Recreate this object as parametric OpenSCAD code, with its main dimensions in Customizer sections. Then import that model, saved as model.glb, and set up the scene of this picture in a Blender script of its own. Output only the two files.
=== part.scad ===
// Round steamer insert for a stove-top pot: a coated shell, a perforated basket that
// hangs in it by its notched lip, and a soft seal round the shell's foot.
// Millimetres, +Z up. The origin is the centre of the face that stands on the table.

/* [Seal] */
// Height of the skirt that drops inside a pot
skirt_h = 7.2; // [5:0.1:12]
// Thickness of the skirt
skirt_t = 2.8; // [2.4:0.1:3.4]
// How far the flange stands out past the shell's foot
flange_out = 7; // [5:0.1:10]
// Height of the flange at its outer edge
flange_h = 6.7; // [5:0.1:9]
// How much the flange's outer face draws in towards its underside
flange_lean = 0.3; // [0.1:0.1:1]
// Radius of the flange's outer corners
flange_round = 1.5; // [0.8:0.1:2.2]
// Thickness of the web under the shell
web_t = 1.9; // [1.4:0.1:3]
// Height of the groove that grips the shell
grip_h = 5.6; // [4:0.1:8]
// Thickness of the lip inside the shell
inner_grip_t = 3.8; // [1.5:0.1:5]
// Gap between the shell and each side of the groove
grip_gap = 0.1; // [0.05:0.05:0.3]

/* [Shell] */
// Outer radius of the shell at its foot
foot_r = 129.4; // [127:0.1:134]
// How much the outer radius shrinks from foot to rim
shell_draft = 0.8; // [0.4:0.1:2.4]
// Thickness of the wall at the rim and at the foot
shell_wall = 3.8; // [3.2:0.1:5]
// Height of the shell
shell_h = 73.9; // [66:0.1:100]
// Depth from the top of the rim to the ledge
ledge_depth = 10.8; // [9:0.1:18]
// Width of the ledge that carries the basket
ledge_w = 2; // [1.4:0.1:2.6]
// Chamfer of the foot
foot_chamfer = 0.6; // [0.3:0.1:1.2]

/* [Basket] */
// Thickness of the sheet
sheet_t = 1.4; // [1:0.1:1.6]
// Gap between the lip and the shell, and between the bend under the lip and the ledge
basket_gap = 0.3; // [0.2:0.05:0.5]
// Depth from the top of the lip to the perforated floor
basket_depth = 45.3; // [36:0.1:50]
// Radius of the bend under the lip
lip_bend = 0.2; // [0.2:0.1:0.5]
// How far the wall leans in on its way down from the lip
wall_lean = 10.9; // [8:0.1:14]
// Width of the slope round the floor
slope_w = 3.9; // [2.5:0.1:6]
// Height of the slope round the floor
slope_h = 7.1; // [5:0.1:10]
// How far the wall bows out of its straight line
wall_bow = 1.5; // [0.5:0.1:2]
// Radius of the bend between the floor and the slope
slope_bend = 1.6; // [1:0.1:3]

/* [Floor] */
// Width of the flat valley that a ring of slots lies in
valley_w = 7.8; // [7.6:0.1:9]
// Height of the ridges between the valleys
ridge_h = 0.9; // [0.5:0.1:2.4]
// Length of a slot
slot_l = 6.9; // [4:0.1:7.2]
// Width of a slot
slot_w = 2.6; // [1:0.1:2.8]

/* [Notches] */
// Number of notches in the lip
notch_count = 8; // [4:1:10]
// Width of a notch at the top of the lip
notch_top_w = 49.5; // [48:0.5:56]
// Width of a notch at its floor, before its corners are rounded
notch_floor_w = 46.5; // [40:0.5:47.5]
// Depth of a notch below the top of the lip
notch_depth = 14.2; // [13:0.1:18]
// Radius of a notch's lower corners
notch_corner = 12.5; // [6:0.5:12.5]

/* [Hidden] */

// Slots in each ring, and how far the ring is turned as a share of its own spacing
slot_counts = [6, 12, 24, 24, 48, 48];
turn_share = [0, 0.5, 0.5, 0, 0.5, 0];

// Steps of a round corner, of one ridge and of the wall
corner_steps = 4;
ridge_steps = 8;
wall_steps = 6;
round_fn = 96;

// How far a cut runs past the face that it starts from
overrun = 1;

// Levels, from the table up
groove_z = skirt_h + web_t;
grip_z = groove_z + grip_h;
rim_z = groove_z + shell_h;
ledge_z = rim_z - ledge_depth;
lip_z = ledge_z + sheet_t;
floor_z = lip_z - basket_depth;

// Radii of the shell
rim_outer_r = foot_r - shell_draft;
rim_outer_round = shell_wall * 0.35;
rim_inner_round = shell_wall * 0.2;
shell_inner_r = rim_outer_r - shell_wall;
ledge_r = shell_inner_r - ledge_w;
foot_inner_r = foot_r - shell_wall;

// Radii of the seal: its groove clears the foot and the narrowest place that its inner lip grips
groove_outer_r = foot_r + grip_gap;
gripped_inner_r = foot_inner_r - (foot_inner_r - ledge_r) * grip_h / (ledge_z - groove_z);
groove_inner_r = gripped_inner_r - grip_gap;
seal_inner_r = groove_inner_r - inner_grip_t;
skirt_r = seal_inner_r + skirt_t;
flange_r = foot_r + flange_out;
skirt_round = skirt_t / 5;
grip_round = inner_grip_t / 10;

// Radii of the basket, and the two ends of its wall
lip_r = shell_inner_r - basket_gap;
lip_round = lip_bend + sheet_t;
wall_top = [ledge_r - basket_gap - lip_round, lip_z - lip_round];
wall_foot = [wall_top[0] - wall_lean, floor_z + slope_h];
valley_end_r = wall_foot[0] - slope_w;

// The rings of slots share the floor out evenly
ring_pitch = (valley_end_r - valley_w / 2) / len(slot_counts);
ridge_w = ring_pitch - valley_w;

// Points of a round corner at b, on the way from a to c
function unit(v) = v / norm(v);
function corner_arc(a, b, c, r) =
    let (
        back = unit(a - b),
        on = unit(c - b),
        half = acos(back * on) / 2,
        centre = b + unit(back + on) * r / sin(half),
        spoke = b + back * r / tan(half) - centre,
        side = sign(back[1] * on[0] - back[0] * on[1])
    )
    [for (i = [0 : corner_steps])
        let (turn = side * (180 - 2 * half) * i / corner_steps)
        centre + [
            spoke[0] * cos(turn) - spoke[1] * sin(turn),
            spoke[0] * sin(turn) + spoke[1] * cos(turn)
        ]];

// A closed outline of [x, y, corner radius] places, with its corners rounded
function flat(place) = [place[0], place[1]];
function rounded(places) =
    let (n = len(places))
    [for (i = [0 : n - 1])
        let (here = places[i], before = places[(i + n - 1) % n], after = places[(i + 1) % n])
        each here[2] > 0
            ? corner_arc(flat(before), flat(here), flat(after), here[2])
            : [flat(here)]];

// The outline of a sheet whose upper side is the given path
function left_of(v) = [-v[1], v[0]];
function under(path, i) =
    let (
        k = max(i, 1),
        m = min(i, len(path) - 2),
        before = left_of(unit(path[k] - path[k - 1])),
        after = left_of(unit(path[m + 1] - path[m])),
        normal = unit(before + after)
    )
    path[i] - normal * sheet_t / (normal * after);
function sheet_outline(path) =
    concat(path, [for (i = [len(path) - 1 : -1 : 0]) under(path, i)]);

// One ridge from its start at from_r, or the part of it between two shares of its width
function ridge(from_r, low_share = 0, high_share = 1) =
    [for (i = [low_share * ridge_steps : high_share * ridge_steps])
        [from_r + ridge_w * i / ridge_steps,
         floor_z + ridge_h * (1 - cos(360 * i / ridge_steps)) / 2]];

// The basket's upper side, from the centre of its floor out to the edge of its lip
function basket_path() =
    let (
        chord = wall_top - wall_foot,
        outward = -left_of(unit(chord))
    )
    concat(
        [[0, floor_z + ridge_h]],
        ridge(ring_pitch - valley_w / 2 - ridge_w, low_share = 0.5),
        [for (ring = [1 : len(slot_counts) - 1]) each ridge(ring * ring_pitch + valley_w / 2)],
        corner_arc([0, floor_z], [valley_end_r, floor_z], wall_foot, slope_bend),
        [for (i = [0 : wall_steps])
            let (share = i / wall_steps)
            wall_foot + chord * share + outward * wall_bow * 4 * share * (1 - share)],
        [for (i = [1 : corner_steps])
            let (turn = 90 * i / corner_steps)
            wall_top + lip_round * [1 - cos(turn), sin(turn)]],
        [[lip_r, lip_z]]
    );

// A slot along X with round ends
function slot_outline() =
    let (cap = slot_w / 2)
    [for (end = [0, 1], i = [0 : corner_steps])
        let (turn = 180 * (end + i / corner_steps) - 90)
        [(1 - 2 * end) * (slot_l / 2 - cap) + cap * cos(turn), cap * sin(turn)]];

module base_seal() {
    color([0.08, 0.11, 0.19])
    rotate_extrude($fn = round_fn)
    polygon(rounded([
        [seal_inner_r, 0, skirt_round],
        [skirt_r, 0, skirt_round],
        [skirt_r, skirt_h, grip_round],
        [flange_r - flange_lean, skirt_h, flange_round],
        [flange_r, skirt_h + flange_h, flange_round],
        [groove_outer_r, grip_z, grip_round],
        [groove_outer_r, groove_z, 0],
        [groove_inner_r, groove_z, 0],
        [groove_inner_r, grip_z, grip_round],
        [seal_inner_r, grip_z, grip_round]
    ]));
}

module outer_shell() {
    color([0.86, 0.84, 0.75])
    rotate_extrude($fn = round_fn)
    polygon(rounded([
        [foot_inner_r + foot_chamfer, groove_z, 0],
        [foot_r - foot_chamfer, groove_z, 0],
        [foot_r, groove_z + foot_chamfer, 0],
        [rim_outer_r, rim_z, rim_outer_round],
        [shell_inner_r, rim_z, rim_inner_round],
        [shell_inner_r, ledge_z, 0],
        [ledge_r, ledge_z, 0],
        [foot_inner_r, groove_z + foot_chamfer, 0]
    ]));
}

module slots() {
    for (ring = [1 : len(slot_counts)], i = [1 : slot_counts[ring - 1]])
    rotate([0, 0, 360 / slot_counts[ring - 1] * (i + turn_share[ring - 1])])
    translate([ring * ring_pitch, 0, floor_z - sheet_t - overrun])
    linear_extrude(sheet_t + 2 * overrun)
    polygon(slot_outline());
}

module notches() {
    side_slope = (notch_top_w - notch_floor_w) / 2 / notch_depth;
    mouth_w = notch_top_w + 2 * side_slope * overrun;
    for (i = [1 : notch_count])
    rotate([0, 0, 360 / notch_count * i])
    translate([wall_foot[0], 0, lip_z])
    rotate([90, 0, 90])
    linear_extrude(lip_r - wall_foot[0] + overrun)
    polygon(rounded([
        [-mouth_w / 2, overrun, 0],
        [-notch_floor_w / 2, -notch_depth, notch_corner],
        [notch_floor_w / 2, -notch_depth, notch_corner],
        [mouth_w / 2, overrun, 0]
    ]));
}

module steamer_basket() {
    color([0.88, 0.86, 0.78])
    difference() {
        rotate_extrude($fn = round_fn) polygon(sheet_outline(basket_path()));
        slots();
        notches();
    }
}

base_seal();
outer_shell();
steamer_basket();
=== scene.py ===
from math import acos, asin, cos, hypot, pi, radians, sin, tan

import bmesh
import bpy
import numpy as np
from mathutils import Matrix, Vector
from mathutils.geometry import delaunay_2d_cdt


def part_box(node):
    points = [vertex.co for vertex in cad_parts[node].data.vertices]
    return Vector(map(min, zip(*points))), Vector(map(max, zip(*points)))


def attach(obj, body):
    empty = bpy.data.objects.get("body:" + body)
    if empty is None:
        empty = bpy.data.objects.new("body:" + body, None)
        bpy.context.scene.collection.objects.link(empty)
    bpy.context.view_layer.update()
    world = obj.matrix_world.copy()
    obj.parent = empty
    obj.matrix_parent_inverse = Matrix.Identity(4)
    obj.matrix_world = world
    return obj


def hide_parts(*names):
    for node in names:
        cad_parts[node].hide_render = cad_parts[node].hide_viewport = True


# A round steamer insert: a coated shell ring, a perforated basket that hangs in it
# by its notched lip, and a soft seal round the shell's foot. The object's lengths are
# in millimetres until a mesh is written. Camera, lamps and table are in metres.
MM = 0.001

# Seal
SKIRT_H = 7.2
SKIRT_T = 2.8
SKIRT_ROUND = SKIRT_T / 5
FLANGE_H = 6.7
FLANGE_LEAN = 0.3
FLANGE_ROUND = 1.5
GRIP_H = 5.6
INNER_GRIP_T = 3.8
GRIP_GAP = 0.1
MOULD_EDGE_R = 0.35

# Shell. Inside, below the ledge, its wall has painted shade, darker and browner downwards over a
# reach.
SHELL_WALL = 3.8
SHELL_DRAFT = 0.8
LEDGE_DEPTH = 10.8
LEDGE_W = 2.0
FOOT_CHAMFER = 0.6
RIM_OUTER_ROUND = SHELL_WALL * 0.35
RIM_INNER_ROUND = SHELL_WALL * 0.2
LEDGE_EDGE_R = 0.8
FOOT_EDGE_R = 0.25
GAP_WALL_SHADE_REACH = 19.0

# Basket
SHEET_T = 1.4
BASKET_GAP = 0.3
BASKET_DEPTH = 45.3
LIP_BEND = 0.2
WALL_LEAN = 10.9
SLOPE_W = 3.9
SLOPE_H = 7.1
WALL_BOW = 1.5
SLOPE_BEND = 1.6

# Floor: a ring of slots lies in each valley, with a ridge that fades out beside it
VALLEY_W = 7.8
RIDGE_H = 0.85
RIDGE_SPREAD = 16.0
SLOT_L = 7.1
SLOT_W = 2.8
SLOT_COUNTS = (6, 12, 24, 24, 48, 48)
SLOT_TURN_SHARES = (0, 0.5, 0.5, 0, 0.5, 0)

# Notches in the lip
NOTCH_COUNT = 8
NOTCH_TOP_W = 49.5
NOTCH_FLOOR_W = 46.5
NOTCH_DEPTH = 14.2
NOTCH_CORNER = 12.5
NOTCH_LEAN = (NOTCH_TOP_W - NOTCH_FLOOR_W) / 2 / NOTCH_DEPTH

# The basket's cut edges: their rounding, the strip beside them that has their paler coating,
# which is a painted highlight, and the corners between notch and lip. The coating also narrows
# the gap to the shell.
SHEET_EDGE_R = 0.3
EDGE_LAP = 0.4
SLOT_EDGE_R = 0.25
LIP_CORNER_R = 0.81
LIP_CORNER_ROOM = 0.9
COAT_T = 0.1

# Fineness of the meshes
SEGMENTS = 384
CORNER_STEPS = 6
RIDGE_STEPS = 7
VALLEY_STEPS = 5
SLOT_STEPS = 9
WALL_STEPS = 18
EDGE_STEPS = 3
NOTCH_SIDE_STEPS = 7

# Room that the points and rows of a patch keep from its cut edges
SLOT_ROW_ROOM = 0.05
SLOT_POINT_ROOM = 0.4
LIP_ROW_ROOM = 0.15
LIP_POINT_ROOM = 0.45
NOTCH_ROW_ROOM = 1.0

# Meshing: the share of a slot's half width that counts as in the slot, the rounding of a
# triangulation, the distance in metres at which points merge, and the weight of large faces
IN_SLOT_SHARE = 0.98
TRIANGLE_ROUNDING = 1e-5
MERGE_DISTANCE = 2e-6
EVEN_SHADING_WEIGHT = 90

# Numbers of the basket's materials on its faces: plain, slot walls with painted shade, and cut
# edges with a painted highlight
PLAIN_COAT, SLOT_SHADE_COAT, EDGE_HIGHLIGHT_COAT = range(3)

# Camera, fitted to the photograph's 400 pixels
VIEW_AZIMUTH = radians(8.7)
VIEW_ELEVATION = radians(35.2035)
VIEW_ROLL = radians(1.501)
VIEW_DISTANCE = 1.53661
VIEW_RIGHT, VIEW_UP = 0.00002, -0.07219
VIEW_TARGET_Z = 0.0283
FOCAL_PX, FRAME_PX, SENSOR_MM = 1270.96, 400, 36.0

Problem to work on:
Make an exact transcription of the lines from the line with "bpy.context.view_layer.update()" through the line with "cad_parts[node].hide_render = cad_parts[node].hide_viewport", inclusive, omitting all others.

The answer:
    bpy.context.view_layer.update()
    world = obj.matrix_world.copy()
    obj.parent = empty
    obj.matrix_parent_inverse = Matrix.Identity(4)
    obj.matrix_world = world
    return obj


def hide_parts(*names):
    for node in names:
        cad_parts[node].hide_render = cad_parts[node].hide_viewport = True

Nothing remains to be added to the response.